*WORK INSTRUCTIONS*.
Output, please, exactly those lines of the listing that come before the line with "return WRINKLE_H *", along with that line itself.

-- Begin MATERIAL PROVIDED --

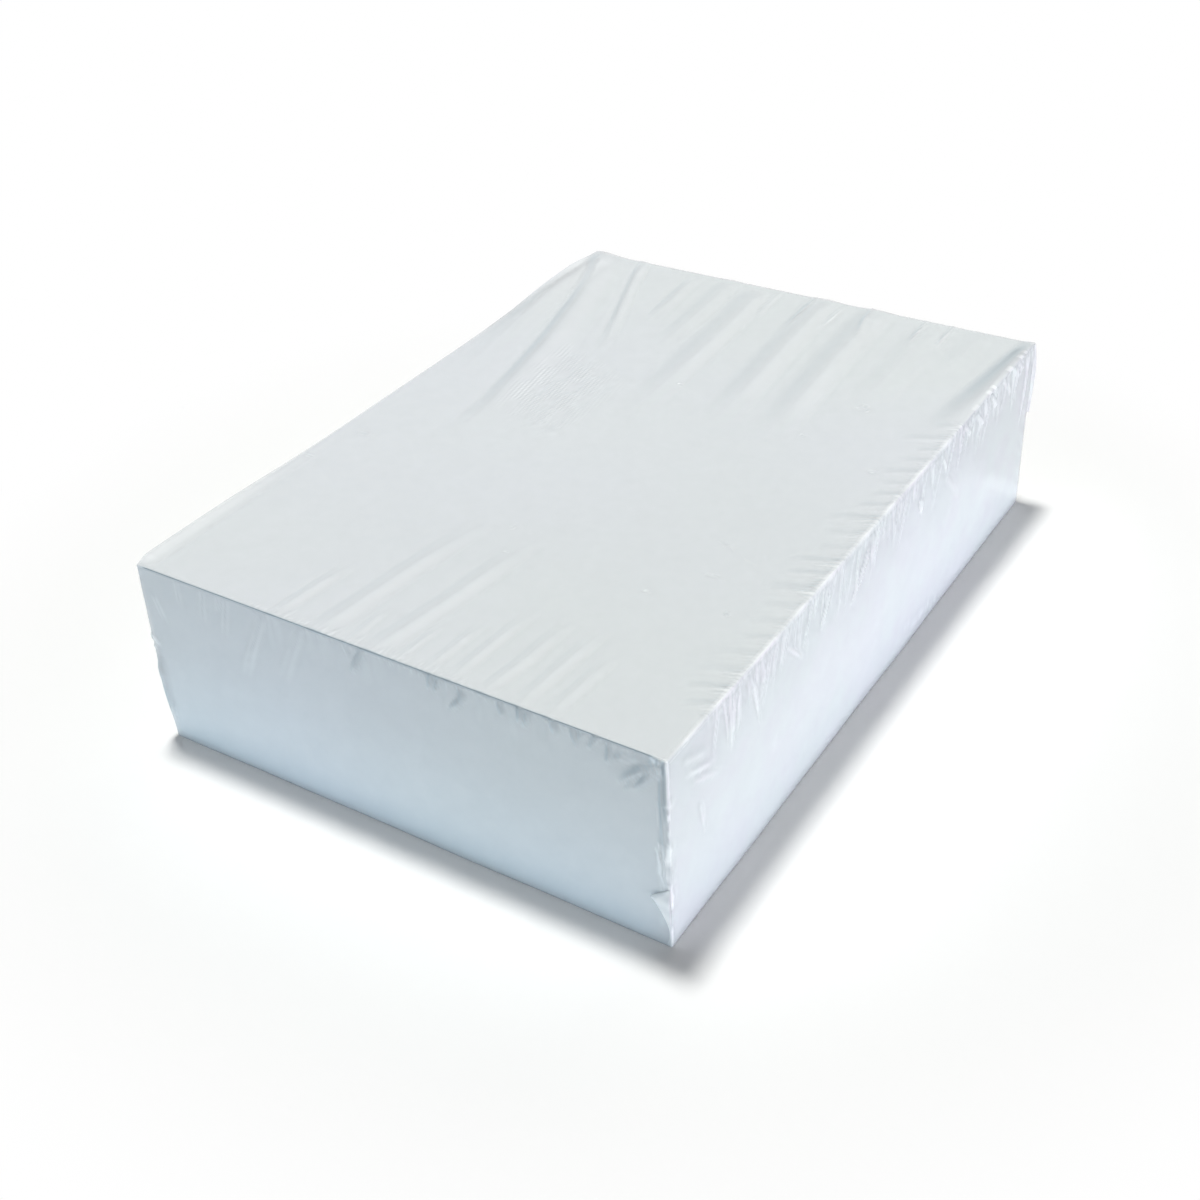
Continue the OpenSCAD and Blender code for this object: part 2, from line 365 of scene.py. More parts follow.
def fine_wrinkles(x, y):
    """The patch of fine broken wrinkles left of the middle at the far end."""
    along = y + 0.5 * (x - WRINKLE_X)
    lines = np.cos(2 * np.pi * (x + 0.15 * y) / WRINKLE_PITCH)
    clumps = smooth(0.75 + 1.1 * np.sin(0.62 * x + 0.21 * y) * np.sin(0.31 * y - 0.23 * x + 0.8))
    middle = smooth((along + 6) / 16) * smooth((40 - along) / 9)
    return WRINKLE_H * (1 + lines) * clumps * middle * bump((x - WRINKLE_X) / 15) ** 0.5


def specks(x, y):
    height = np.zeros_like(x)
    for at_x, at_y, radius in SPECKS:
        away = np.hypot(x - at_x, y - at_y) / radius
        height += SPECK_H * bump(away) * np.cos(5 * away + at_x)
    return height


def edge_roll(x, y):
    """How far the film rises along the top's left edge near the near end."""
    along = smooth((-y - 30) / 50) * smooth((y + SKIN_L) / 5 + 0.1)
    return ROLL_H * bump((x + SKIN_W) / ROLL_W) * along


# Folds beside the long right edge

FEATHERS_Y = (-88, 52)
FEATHER_H = 0.14
FEATHER_SLANT = 0.35
PLEATS_Y = (-84, 104)

# Narrow loops of film that stand up on the right side: (y, drop) at both ends, width, height
SIDE_LOOPS = (
    ((-31, 4), (-34.6, 12), 0.7, 0.6),
    ((-9, 5), (-17.3, 15.7), 0.75, 0.7),
    ((-15, 7), (-15.5, 13), 0.6, 0.4),
    ((100.5, 1), (98.2, 22), 0.6, 0.5),
    ((-4, 1), (-7, 8), 0.8, 0.6),
    ((23, 8), (24.5, 13), 0.8, 0.6),
    ((37, 3), (41, 9), 0.7, 0.4),
    ((52, 1), (57, 6), 0.7, 0.5),
    ((57.5, 0), (56, 5), 0.6, 0.5),
    ((61, 2), (66, 8), 0.7, 0.6),
    ((66, 0), (67.5, 5), 0.7, 0.5),
    ((71, 1), (76, 7), 0.7, 0.6),
    ((74.5, 0), (73, 4.5), 0.6, 0.5),
    ((80, 0), (83, 4), 0.7, 0.5),
    ((84, 3), (87, 8), 0.7, 0.45),
    ((88, 0), (89, 3.5), 0.7, 0.5),
    ((92, 0.5), (96, 4), 0.7, 0.5),
    ((-52, 6), (-44, 14), 0.8, 0.25),
    ((-69, 4), (-65, 18), 0.8, 0.3),
    ((-77.5, 3), (-78.5, 16), 0.7, 0.35),
    ((-75, 3), (-75.5, 14), 0.7, 0.3),
    ((-98, 5), (-88, 9), 1.2, 0.22),
    ((-97, 9), (-85, 14), 1.3, 0.26),
    ((-94, 13), (-83, 18), 1.1, 0.2),
    ((-92, 21), (-90, 30), 0.9, 0.15),
    ((-59, 29), (-56, 32), 0.6, 0.2),
    ((20, 47), (35, 50), 0.8, 0.3),
    ((34, 49), (43, 52), 0.8, 0.25),
    ((40, 10), (52, 22), 1.4, 0.2),
)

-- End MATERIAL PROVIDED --

*OUTPUT OF THE EXERCISE*.
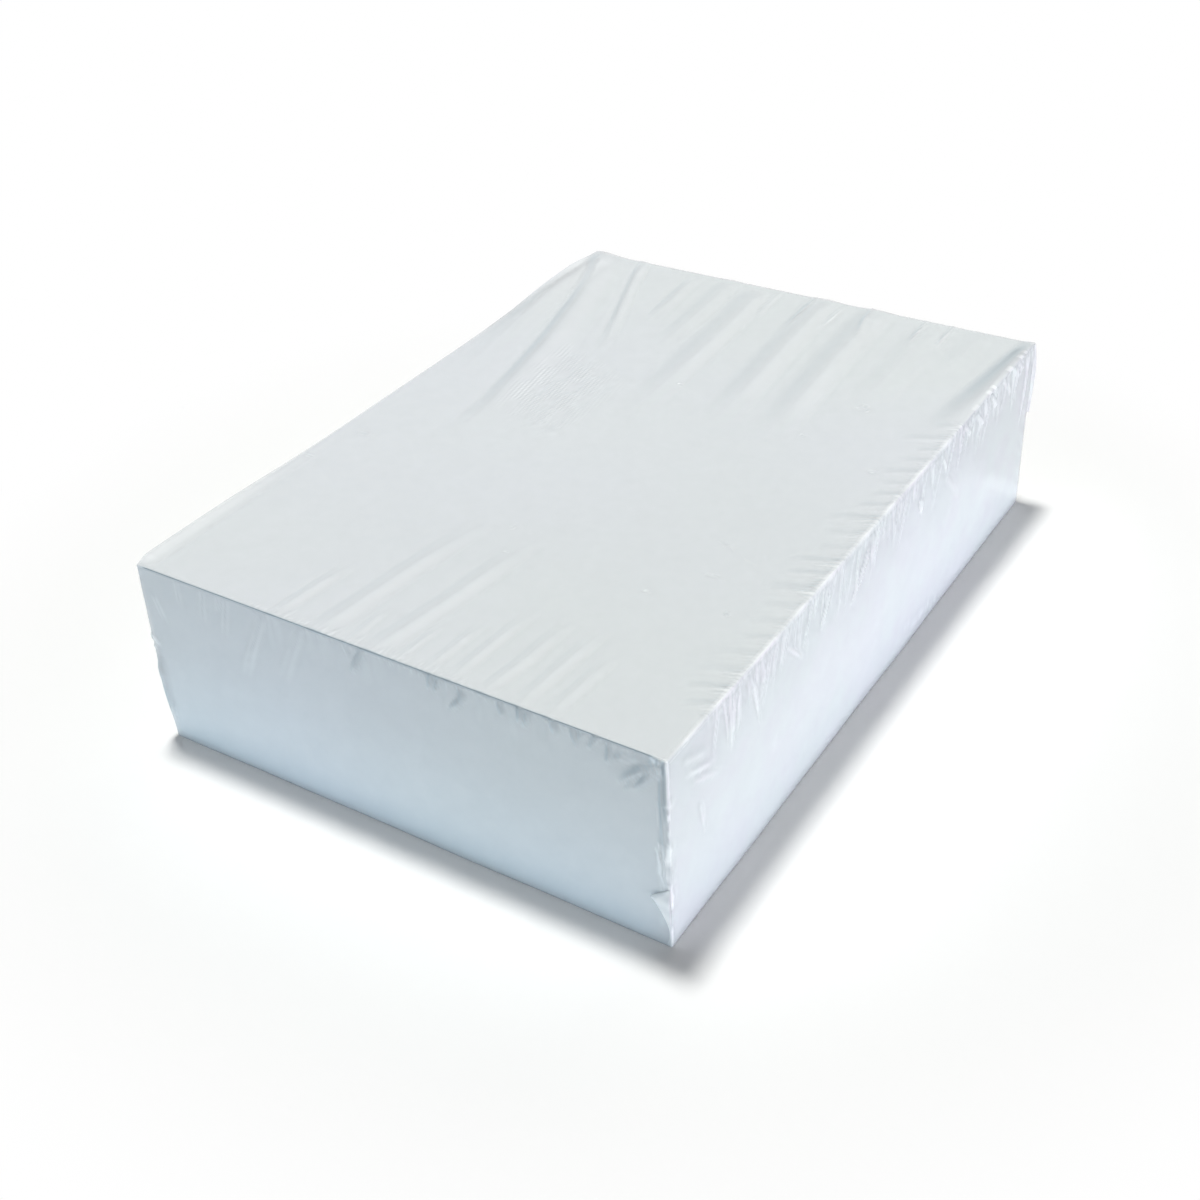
Continue the OpenSCAD and Blender code for this object: part 2, from line 365 of scene.py. More parts follow.
def fine_wrinkles(x, y):
    """The patch of fine broken wrinkles left of the middle at the far end."""
    along = y + 0.5 * (x - WRINKLE_X)
    lines = np.cos(2 * np.pi * (x + 0.15 * y) / WRINKLE_PITCH)
    clumps = smooth(0.75 + 1.1 * np.sin(0.62 * x + 0.21 * y) * np.sin(0.31 * y - 0.23 * x + 0.8))
    middle = smooth((along + 6) / 16) * smooth((40 - along) / 9)
    return WRINKLE_H * (1 + lines) * clumps * middle * bump((x - WRINKLE_X) / 15) ** 0.5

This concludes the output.